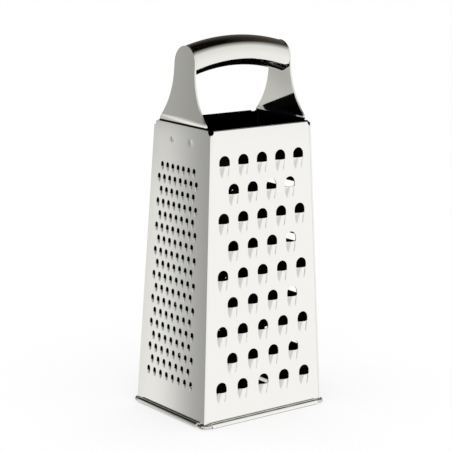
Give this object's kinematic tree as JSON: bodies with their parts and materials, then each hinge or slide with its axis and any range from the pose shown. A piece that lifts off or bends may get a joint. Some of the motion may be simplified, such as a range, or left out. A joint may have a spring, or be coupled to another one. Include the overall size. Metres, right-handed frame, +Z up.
{
  "type": "box grater",
  "caption": "Tapered four-sided box grater of pressed stainless sheet with coarse, fine, rasp and slicing faces, a wired rolled foot and an arched bar handle",
  "frame": {"origin": "on the surface it stands on, under the middle of the four feet", "axes": "+Z is up along the body to the handle, -Y is out of the coarse face, -X is out of the fine face, +X is out of the slicing face and the handle bar runs along X"},
  "size_m": [0.1012, 0.0786, 0.24],
  "materials": {
    "panel_steel": "bright annealed stainless steel sheet",
    "handle_steel": "mirror polished stainless steel",
    "wire_steel": "bright drawn stainless wire",
    "weld_steel": "dressed weld metal"
  },
  "bodies": {
    "root": {"coarse_panel": "panel_steel", "fine_panel": "panel_steel", "rasp_panel": "panel_steel", "slicer_panel": "panel_steel", "base_wire": "wire_steel", "corner_seam_welds": "weld_steel", "left_handle_plate": "handle_steel", "right_handle_plate": "handle_steel", "handle_grip": "handle_steel", "handle_spot_welds": "weld_steel"}
  },
  "joints": []
}
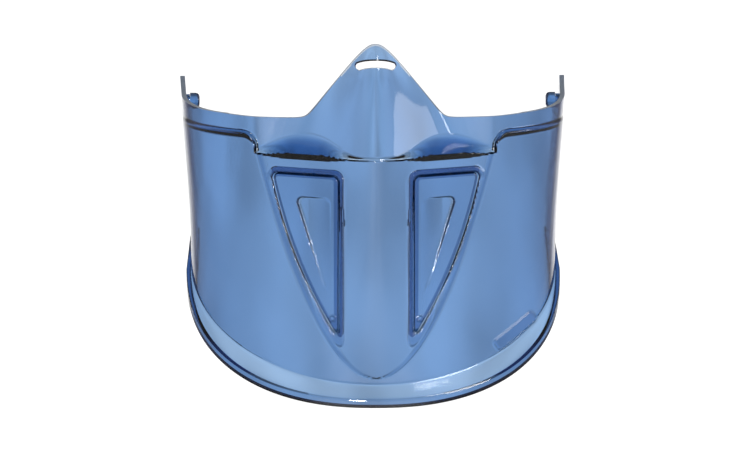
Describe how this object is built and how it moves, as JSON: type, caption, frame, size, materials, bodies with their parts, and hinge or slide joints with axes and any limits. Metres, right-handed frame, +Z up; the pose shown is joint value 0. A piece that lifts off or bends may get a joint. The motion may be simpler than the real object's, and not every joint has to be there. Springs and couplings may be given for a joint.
{
  "type": "lower face visor",
  "caption": "Clear blue-tinted visor for the nose, cheeks and chin, clipping under safety goggles by a nose slot and side studs.",
  "frame": {"origin": "bottom centre of the bounding box, level with the lowest point of the rim under the chin", "axes": "+X across the face to the wearer's left, -Y to the front, +Z up"},
  "size_m": [0.1758, 0.106, 0.163],
  "materials": {
    "shell_plastic": "gloss",
    "panel_plastic": "gloss",
    "stud_plastic": "gloss"
  },
  "bodies": {
    "visor": {"visor_shell": "shell_plastic", "left_window_panel": "panel_plastic", "right_window_panel": "panel_plastic"},
    "left_stud": {"left_side_stud": "stud_plastic"},
    "right_stud": {"right_side_stud": "stud_plastic"}
  },
  "joints": [
    {"name": "left_stud_turn", "type": "hinge", "parent": "visor", "child": "left_stud", "pos_m": [0.0846, 0.042, 0.1285], "axis": [1, 0, 0], "range_deg": [0, 45]},
    {"name": "right_stud_turn", "type": "hinge", "parent": "visor", "child": "right_stud", "pos_m": [-0.0846, 0.042, 0.1285], "axis": [1, 0, 0], "range_deg": [0, 45]}
  ]
}
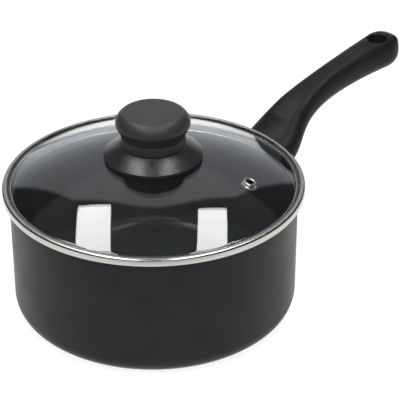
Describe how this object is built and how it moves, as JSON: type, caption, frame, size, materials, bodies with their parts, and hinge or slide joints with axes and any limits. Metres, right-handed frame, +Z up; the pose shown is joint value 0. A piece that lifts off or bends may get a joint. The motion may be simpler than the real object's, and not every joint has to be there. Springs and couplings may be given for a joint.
{
  "type": "saucepan with glass lid",
  "caption": "Non-stick saucepan with a curved phenolic handle and a domed, steel-rimmed glass lid with a knob that lifts off.",
  "frame": {"origin": "middle of the pan's base, on the surface that it stands on", "axes": "+Z up along the pan's axis, +X along the long handle"},
  "size_m": [0.3606, 0.212, 0.1506],
  "materials": {
    "nonstick_coating": "aluminium with a satin dark charcoal non-stick coating",
    "base_steel": "turned steel disc",
    "bare_aluminium": "as cast",
    "polished_steel": "polished stainless steel",
    "handle_phenolic": "matt black moulded phenolic",
    "fastener_steel": "zinc plated",
    "tempered_glass": "clear tempered glass",
    "knob_phenolic": "smooth satin black moulded phenolic",
    "brass": "turned",
    "skirt_phenolic": "finely grained black phenolic",
    "silicone": "soft black silicone"
  },
  "bodies": {
    "pan": {"pan_body": "nonstick_coating", "base_disc": "base_steel", "handle_boss": "bare_aluminium", "flame_guard": "polished_steel", "handle_grip": "handle_phenolic", "handle_screw": "fastener_steel", "handle_lock_washer": "fastener_steel"},
    "lid": {"lid_glass": "tempered_glass", "lid_rim_band": "polished_steel", "vent_eyelet": "polished_steel", "vent_backing_ring": "fastener_steel", "knob_grip": "knob_phenolic", "knob_insert": "brass", "knob_skirt": "skirt_phenolic", "knob_gasket_upper": "silicone", "knob_gasket_lower": "silicone", "knob_washer": "fastener_steel", "knob_lock_washer": "fastener_steel", "knob_screw": "fastener_steel"}
  },
  "joints": [
    {"name": "lid_lift", "type": "slide", "parent": "pan", "child": "lid", "axis": [0, 0, 1], "range_m": [0, 0.12]}
  ]
}
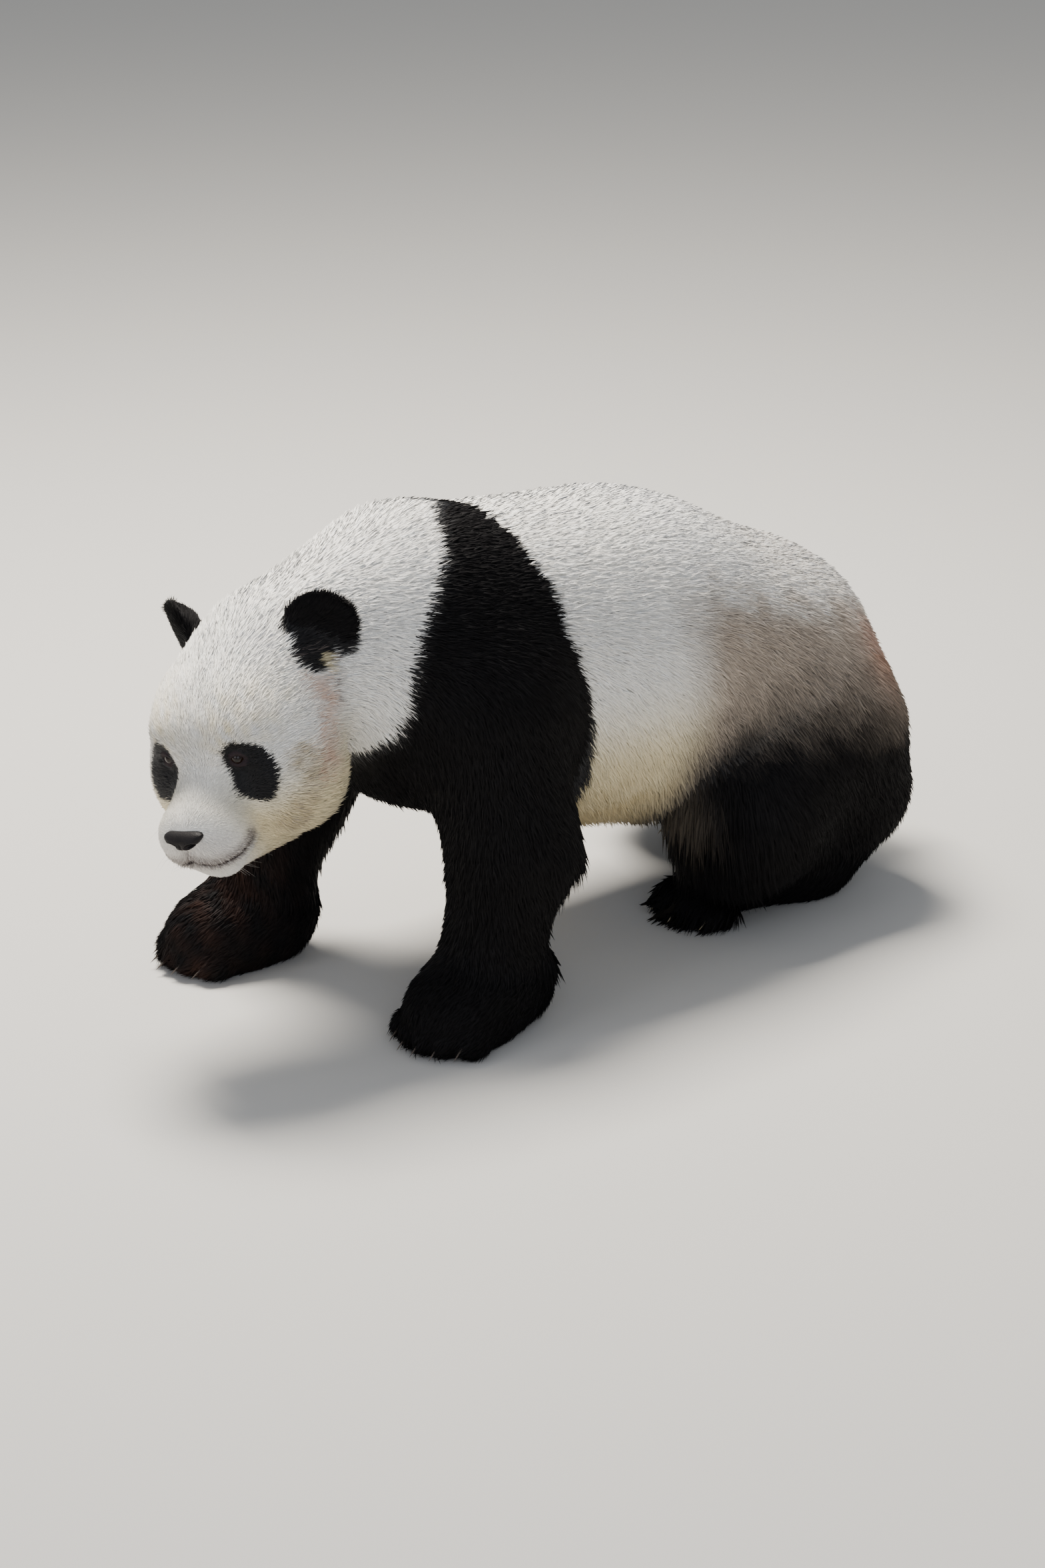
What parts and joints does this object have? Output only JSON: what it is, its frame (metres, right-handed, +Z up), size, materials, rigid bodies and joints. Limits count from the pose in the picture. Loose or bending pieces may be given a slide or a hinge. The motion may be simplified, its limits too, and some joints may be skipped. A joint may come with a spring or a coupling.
{
  "type": "giant panda",
  "caption": "Life-size still model of an adult giant panda walking with its head low, in one fixed pose, flat under all four feet.",
  "frame": {"origin": "centre of the model's bounding box, on the floor under the feet", "axes": "+Z up; the face and the direction of walking are towards -Y; the animal's left side is +X"},
  "size_m": [0.6166, 1.4746, 0.7311],
  "materials": {
    "white_coat": "dense short white to cream fur, matt",
    "grey_coat": "fur of mixed white and brown-black hairs, matt",
    "black_coat": "dense brown-black fur with a faint sheen",
    "nose_leather": "bare damp black nose skin, fine grain, soft gloss",
    "eye": "dark brown eye, wet gloss",
    "claw_horn": "pale grey-brown horn, worn smooth"
  },
  "bodies": {
    "root": {"ear_left": "black_coat", "ear_right": "black_coat", "eye_left": "eye", "eye_right": "eye", "fore_claw_left_1": "claw_horn", "fore_claw_left_2": "claw_horn", "fore_claw_left_3": "claw_horn", "fore_claw_left_4": "claw_horn", "fore_claw_left_5": "claw_horn", "fore_claw_right_1": "claw_horn", "fore_claw_right_2": "claw_horn", "fore_claw_right_3": "claw_horn", "fore_claw_right_4": "claw_horn", "fore_claw_right_5": "claw_horn", "forearm_left": "black_coat", "forearm_right": "black_coat", "forepaw_left": "black_coat", "forepaw_right": "black_coat", "head": "white_coat", "hind_claw_left_1": "claw_horn", "hind_claw_left_2": "claw_horn", "hind_claw_left_3": "claw_horn", "hind_claw_left_4": "claw_horn", "hind_claw_left_5": "claw_horn", "hind_claw_right_1": "claw_horn", "hind_claw_right_2": "claw_horn", "hind_claw_right_3": "claw_horn", "hind_claw_right_4": "claw_horn", "hind_claw_right_5": "claw_horn", "hindfoot_left": "black_coat", "hindfoot_right": "black_coat", "neck": "white_coat", "nose": "nose_leather", "rump": "grey_coat", "shank_left": "black_coat", "shank_right": "black_coat", "shoulders": "black_coat", "tail": "white_coat", "thigh_left": "black_coat", "thigh_right": "black_coat", "trunk": "white_coat", "upper_arm_left": "black_coat", "upper_arm_right": "black_coat"}
  },
  "joints": []
}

■ Exercise prompt: Repeat the listing in full, keeping every line exactly as it is.

■ Written solution:
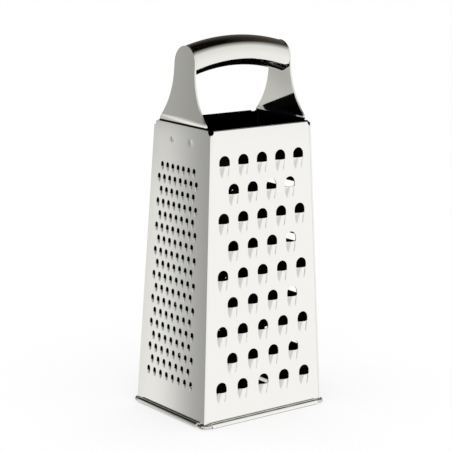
Give this object's kinematic tree as JSON: bodies with their parts and materials, then each hinge or slide with its axis and any range from the pose shown. A piece that lifts off or bends may get a joint. Some of the motion may be simplified, such as a range, or left out. A joint may have a spring, or be coupled to another one. Include the overall size. Metres, right-handed frame, +Z up.
{
  "type": "box grater",
  "caption": "Tapered four-sided box grater of pressed stainless sheet with coarse, fine, rasp and slicing faces, a wired rolled foot and an arched bar handle",
  "frame": {"origin": "on the surface it stands on, under the middle of the four feet", "axes": "+Z is up along the body to the handle, -Y is out of the coarse face, -X is out of the fine face, +X is out of the slicing face and the handle bar runs along X"},
  "size_m": [0.1012, 0.0786, 0.24],
  "materials": {
    "panel_steel": "bright annealed stainless steel sheet",
    "handle_steel": "mirror polished stainless steel",
    "wire_steel": "bright drawn stainless wire",
    "weld_steel": "dressed weld metal"
  },
  "bodies": {
    "root": {"coarse_panel": "panel_steel", "fine_panel": "panel_steel", "rasp_panel": "panel_steel", "slicer_panel": "panel_steel", "base_wire": "wire_steel", "corner_seam_welds": "weld_steel", "left_handle_plate": "handle_steel", "right_handle_plate": "handle_steel", "handle_grip": "handle_steel", "handle_spot_welds": "weld_steel"}
  },
  "joints": []
}
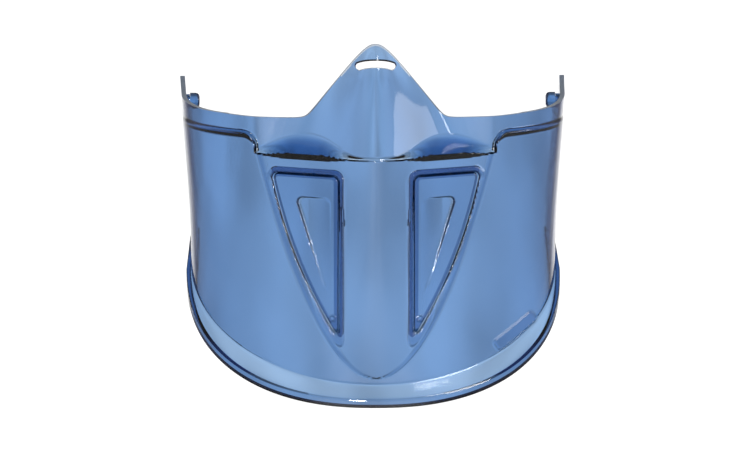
Describe how this object is built and how it moves, as JSON: type, caption, frame, size, materials, bodies with their parts, and hinge or slide joints with axes and any limits. Metres, right-handed frame, +Z up; the pose shown is joint value 0. A piece that lifts off or bends may get a joint. The motion may be simpler than the real object's, and not every joint has to be there. Springs and couplings may be given for a joint.
{
  "type": "lower face visor",
  "caption": "Clear blue-tinted visor for the nose, cheeks and chin, clipping under safety goggles by a nose slot and side studs.",
  "frame": {"origin": "bottom centre of the bounding box, level with the lowest point of the rim under the chin", "axes": "+X across the face to the wearer's left, -Y to the front, +Z up"},
  "size_m": [0.1758, 0.106, 0.163],
  "materials": {
    "shell_plastic": "gloss",
    "panel_plastic": "gloss",
    "stud_plastic": "gloss"
  },
  "bodies": {
    "visor": {"visor_shell": "shell_plastic", "left_window_panel": "panel_plastic", "right_window_panel": "panel_plastic"},
    "left_stud": {"left_side_stud": "stud_plastic"},
    "right_stud": {"right_side_stud": "stud_plastic"}
  },
  "joints": [
    {"name": "left_stud_turn", "type": "hinge", "parent": "visor", "child": "left_stud", "pos_m": [0.0846, 0.042, 0.1285], "axis": [1, 0, 0], "range_deg": [0, 45]},
    {"name": "right_stud_turn", "type": "hinge", "parent": "visor", "child": "right_stud", "pos_m": [-0.0846, 0.042, 0.1285], "axis": [1, 0, 0], "range_deg": [0, 45]}
  ]
}
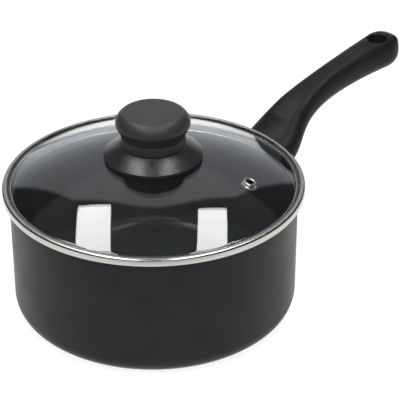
Describe how this object is built and how it moves, as JSON: type, caption, frame, size, materials, bodies with their parts, and hinge or slide joints with axes and any limits. Metres, right-handed frame, +Z up; the pose shown is joint value 0. A piece that lifts off or bends may get a joint. The motion may be simpler than the real object's, and not every joint has to be there. Springs and couplings may be given for a joint.
{
  "type": "saucepan with glass lid",
  "caption": "Non-stick saucepan with a curved phenolic handle and a domed, steel-rimmed glass lid with a knob that lifts off.",
  "frame": {"origin": "middle of the pan's base, on the surface that it stands on", "axes": "+Z up along the pan's axis, +X along the long handle"},
  "size_m": [0.3606, 0.212, 0.1506],
  "materials": {
    "nonstick_coating": "aluminium with a satin dark charcoal non-stick coating",
    "base_steel": "turned steel disc",
    "bare_aluminium": "as cast",
    "polished_steel": "polished stainless steel",
    "handle_phenolic": "matt black moulded phenolic",
    "fastener_steel": "zinc plated",
    "tempered_glass": "clear tempered glass",
    "knob_phenolic": "smooth satin black moulded phenolic",
    "brass": "turned",
    "skirt_phenolic": "finely grained black phenolic",
    "silicone": "soft black silicone"
  },
  "bodies": {
    "pan": {"pan_body": "nonstick_coating", "base_disc": "base_steel", "handle_boss": "bare_aluminium", "flame_guard": "polished_steel", "handle_grip": "handle_phenolic", "handle_screw": "fastener_steel", "handle_lock_washer": "fastener_steel"},
    "lid": {"lid_glass": "tempered_glass", "lid_rim_band": "polished_steel", "vent_eyelet": "polished_steel", "vent_backing_ring": "fastener_steel", "knob_grip": "knob_phenolic", "knob_insert": "brass", "knob_skirt": "skirt_phenolic", "knob_gasket_upper": "silicone", "knob_gasket_lower": "silicone", "knob_washer": "fastener_steel", "knob_lock_washer": "fastener_steel", "knob_screw": "fastener_steel"}
  },
  "joints": [
    {"name": "lid_lift", "type": "slide", "parent": "pan", "child": "lid", "axis": [0, 0, 1], "range_m": [0, 0.12]}
  ]
}
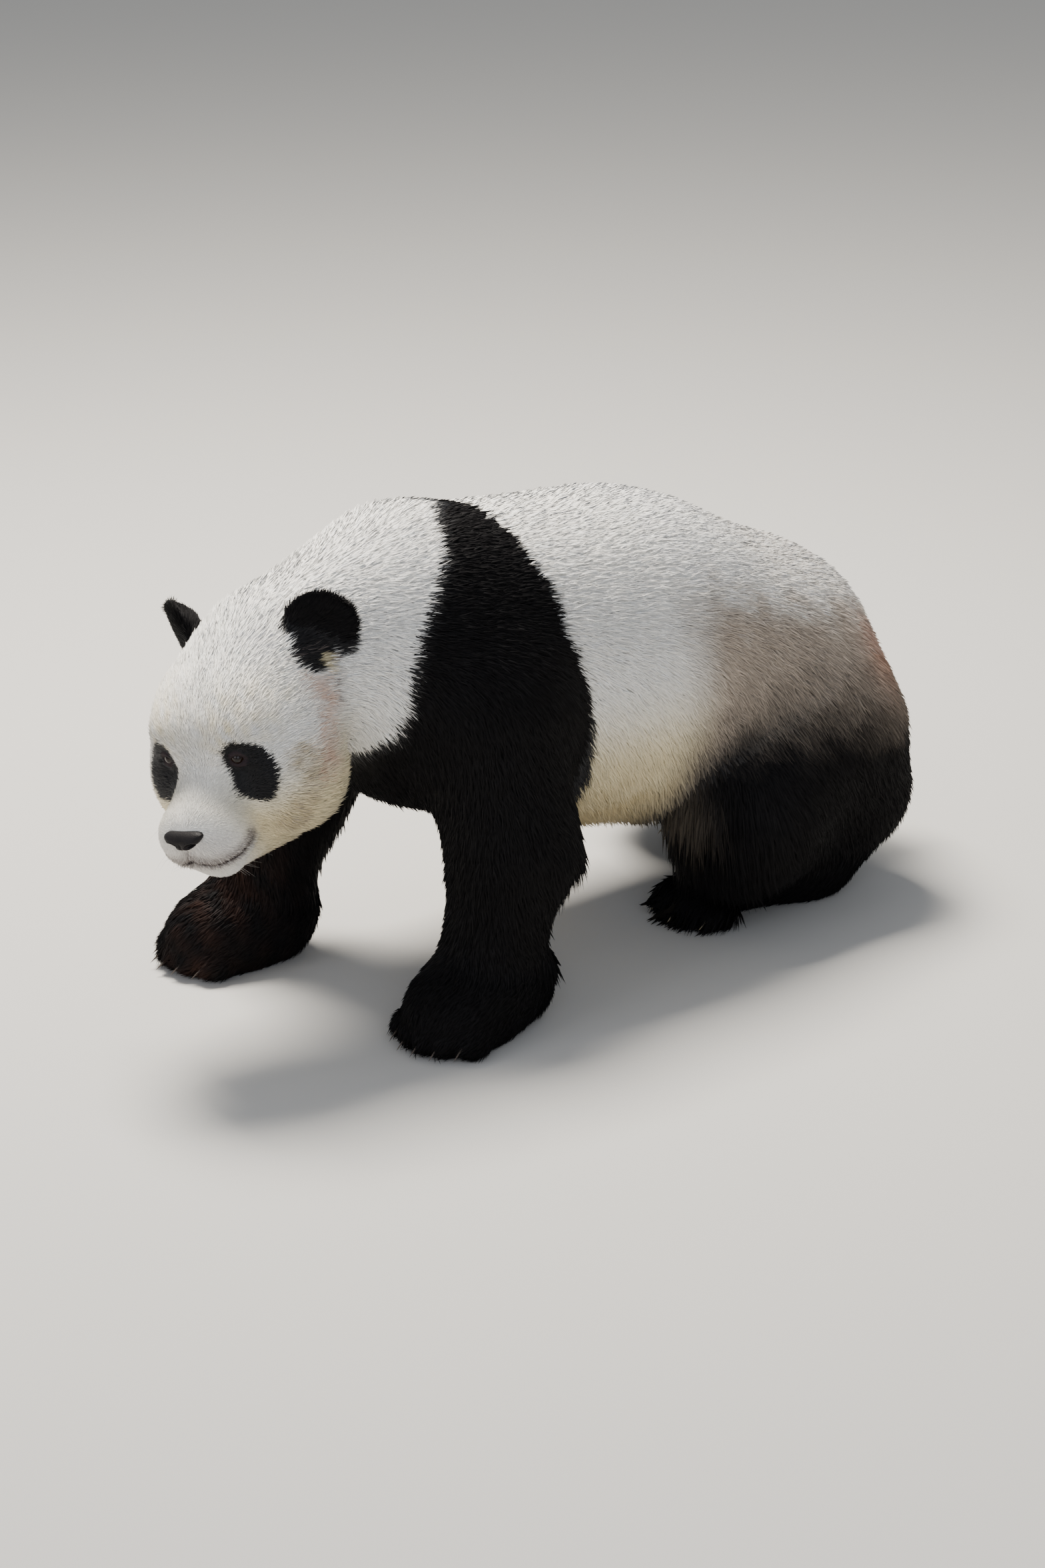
What parts and joints does this object have? Output only JSON: what it is, its frame (metres, right-handed, +Z up), size, materials, rigid bodies and joints. Limits count from the pose in the picture. Loose or bending pieces may be given a slide or a hinge. The motion may be simplified, its limits too, and some joints may be skipped. A joint may come with a spring or a coupling.
{
  "type": "giant panda",
  "caption": "Life-size still model of an adult giant panda walking with its head low, in one fixed pose, flat under all four feet.",
  "frame": {"origin": "centre of the model's bounding box, on the floor under the feet", "axes": "+Z up; the face and the direction of walking are towards -Y; the animal's left side is +X"},
  "size_m": [0.6166, 1.4746, 0.7311],
  "materials": {
    "white_coat": "dense short white to cream fur, matt",
    "grey_coat": "fur of mixed white and brown-black hairs, matt",
    "black_coat": "dense brown-black fur with a faint sheen",
    "nose_leather": "bare damp black nose skin, fine grain, soft gloss",
    "eye": "dark brown eye, wet gloss",
    "claw_horn": "pale grey-brown horn, worn smooth"
  },
  "bodies": {
    "root": {"ear_left": "black_coat", "ear_right": "black_coat", "eye_left": "eye", "eye_right": "eye", "fore_claw_left_1": "claw_horn", "fore_claw_left_2": "claw_horn", "fore_claw_left_3": "claw_horn", "fore_claw_left_4": "claw_horn", "fore_claw_left_5": "claw_horn", "fore_claw_right_1": "claw_horn", "fore_claw_right_2": "claw_horn", "fore_claw_right_3": "claw_horn", "fore_claw_right_4": "claw_horn", "fore_claw_right_5": "claw_horn", "forearm_left": "black_coat", "forearm_right": "black_coat", "forepaw_left": "black_coat", "forepaw_right": "black_coat", "head": "white_coat", "hind_claw_left_1": "claw_horn", "hind_claw_left_2": "claw_horn", "hind_claw_left_3": "claw_horn", "hind_claw_left_4": "claw_horn", "hind_claw_left_5": "claw_horn", "hind_claw_right_1": "claw_horn", "hind_claw_right_2": "claw_horn", "hind_claw_right_3": "claw_horn", "hind_claw_right_4": "claw_horn", "hind_claw_right_5": "claw_horn", "hindfoot_left": "black_coat", "hindfoot_right": "black_coat", "neck": "white_coat", "nose": "nose_leather", "rump": "grey_coat", "shank_left": "black_coat", "shank_right": "black_coat", "shoulders": "black_coat", "tail": "white_coat", "thigh_left": "black_coat", "thigh_right": "black_coat", "trunk": "white_coat", "upper_arm_left": "black_coat", "upper_arm_right": "black_coat"}
  },
  "joints": []
}